J’ai 32 heures de vol, dont environ 4h en solo. Mon dernier vol remonte à deux semaines. Mon instructeur me demande si je veux partir en solo directement ou si je souhaite faire 1 ou 2 tours de piste avec lui. Je lui dis que je préfère faire un tour de double, au moins un tour de piste. On prépare l’avion, roulage, décollage, je coupe la pompe, je rentre les volets. J’ai du mal à tenir mes paramètres, mon pilotage est légèrement heurté. Je préviens mon instructeur en finale que je souhaiterai faire un deuxième TDP avec lui.
C’est reparti. Ce n’est pas top mais suffisamment pour que mon instructeur me demande si je veux repartir en solo. J’acquiesce, mais quelque chose me turlupine, ce n’est pas mon habitude, j’ai du mal à me concentrer. Pendant que mon instructeur file vers le club, je termine ma check-list avant décollage ; alignement, mise en puissance, l’avion accélère, et soudainement le doute s’installe. Est-ce que je maîtrise mon affaire ? Est-ce que je ne vais pas faire une connerie une fois là-haut ? Ça ne va pas le faire, ça va pas le faire ! Je suis tendu comme une corde de guitare.
J’arrive alors à la vitesse de décollage et je décide alors de tout réduire. Je reviens penaud vers le parking, c’est l’incompréhension. J’explique à mon instructeur que j’ai douté de moi, perdu confiance, suffisamment pour finalement renoncer à décoller. Mon instructeur m’explique que je ne suis pas le premier, mais plus important, même s’il a constaté quelques écarts, que mon niveau technique était tout à fait acceptable.

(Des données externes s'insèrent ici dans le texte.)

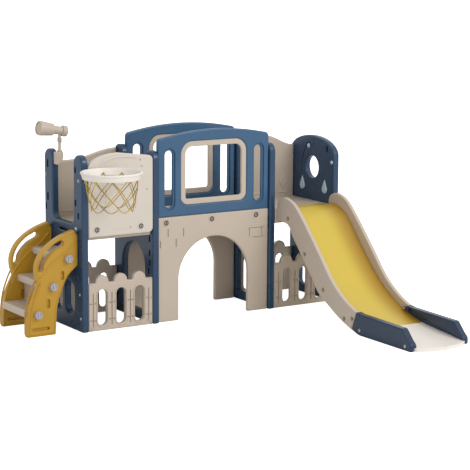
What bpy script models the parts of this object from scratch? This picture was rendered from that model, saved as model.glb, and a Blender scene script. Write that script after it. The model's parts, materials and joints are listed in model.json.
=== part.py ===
"""Kids slide play set: left tower with stairs, bridge over a crawl passage, right tower with a slide.

Metres, +Z up. X runs along the length, -Y is the front, where the slide comes down. The origin lies on the
floor at the front left corner of the left end frame.
"""

import math

import bmesh
import bpy
from mathutils import Matrix, Vector

# Overall plan
POST_HEIGHT = 1.05
POST_WIDTH = 0.108
DEPTH = 0.49
FRAME_THICKNESS = 0.042
LEFT_TOWER_WIDTH = 0.518
BRIDGE_SPAN = 0.792
RIGHT_TOWER_WIDTH = 0.528
DECK_TOP = 0.63
DECK_THICKNESS = 0.085
PANEL_THICKNESS = 0.03
JOINT_GAP = 0.0003
EDGE_CHAMFER = 0.005

# Frames
FRAME_BAR_RISE = 0.007
FRAME_CORNER = 0.05
FRAME_FOOT_CORNER = 0.006
ENTRY_SLOT_WIDTH = 0.11
ENTRY_SLOT_HEIGHT = 0.2
ENTRY_SLOT_SILL = 0.09
ENTRY_SLOT_SPACING = 0.156
GRIP_SLIT_LENGTH = 0.13
GRIP_SLIT_HEIGHT = 0.012
GRIP_SLIT_DROP = 0.05
CRAWL_SILL = 0.06
CRAWL_CROWN = 0.47
END_ARCH_RISE = 0.11
PEEP_RADIUS = 0.072
PEEP_HEIGHT = 0.845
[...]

En réfléchissant bien je me suis aperçu que “je n’étais pas dans l’avion”, c’était son expression. J’avais en effet la tête ailleurs. Je sortais du boulot, le sas de décompression était sans doute un peu court. Mais surtout, la veille je m’étais engueulé avec ma copine assez sérieusement (à propos de ma nouvelle activité de pilote !).
Les problèmes personnels
N’importe quel individu peut rencontrer des problèmes personnels qui peuvent affecter ses capacités : difficultés de concentration, tension émotionnelle… Nous sommes dans ce retour d’expérience en plein dedans. Hugh Tillman* parle des problèmes personnels que les pilotes peuvent rencontrer comme un facteur de risque supplémentaire ; les problèmes familiaux en font partie. Petit clin d’oeil, en évoquant l’aviation de loisir il souligne que les pilote professionnels ont un souci, extra professionnel, qu’ils ne connaissent pas, puisque c’est leur travail ! Contrairement à Ronan ci-dessus. *Aviation Safety Magazine (décembre 2011) : Risk Management – Military Style.
Ces facteurs personnels entraînant des tensions auxquelles il est difficile de se soustraire, même une fois son travail terminé, ou loin de chez vous. Il faut en être conscient pour essayer de fermer mentalement la porte de vos soucis personnels lorsque vous êtes aux commandes de votre machine. Et si vous n’y arrivez pas, évitez d’aller voler pour vous changer les idées, ce n’est pas le meilleur plan.
Ronan sortait de son boulot, il s’était pris la tête avec son amie, c’était un vol de reprise après une interruption : “Et soudainement le doute s’installe”. Il a pris une bonne décision.
Un autre exemple vécu :
Un jour d’été dans un centre de vol à voile. Allo, le centre de vol à voile ? Bonjour, ici le service des soins intensifs de l’hôpital xxx, nous avons chez nous Mr xxx qui nous a été amené par l’hélicoptère du SAMU. Une heure plus tard, au chevet du pilote, celui-ci nous explique qu’il s’en tire bien avec une simple fracture du bassin (!). Au cours de la discussion il nous dit qu’il n’aurait sans doute pas dû voler et encore moins pour faire un circuit au dessus de la campagne avec tous les soucis professionnels qu’il avait.
Certains d’entre-vous se disent peut-être : à ce compte là je ne volerai jamais, ou pas très souvent. Ok. Mais simplement savoir que vous allez partir voler dans des conditions pas très optimales, et pourquoi, est déjà un élément de réponse (une contre-mesure à une menace) certainement très efficace. Vous serez normalement plus vigilant, plus prudent.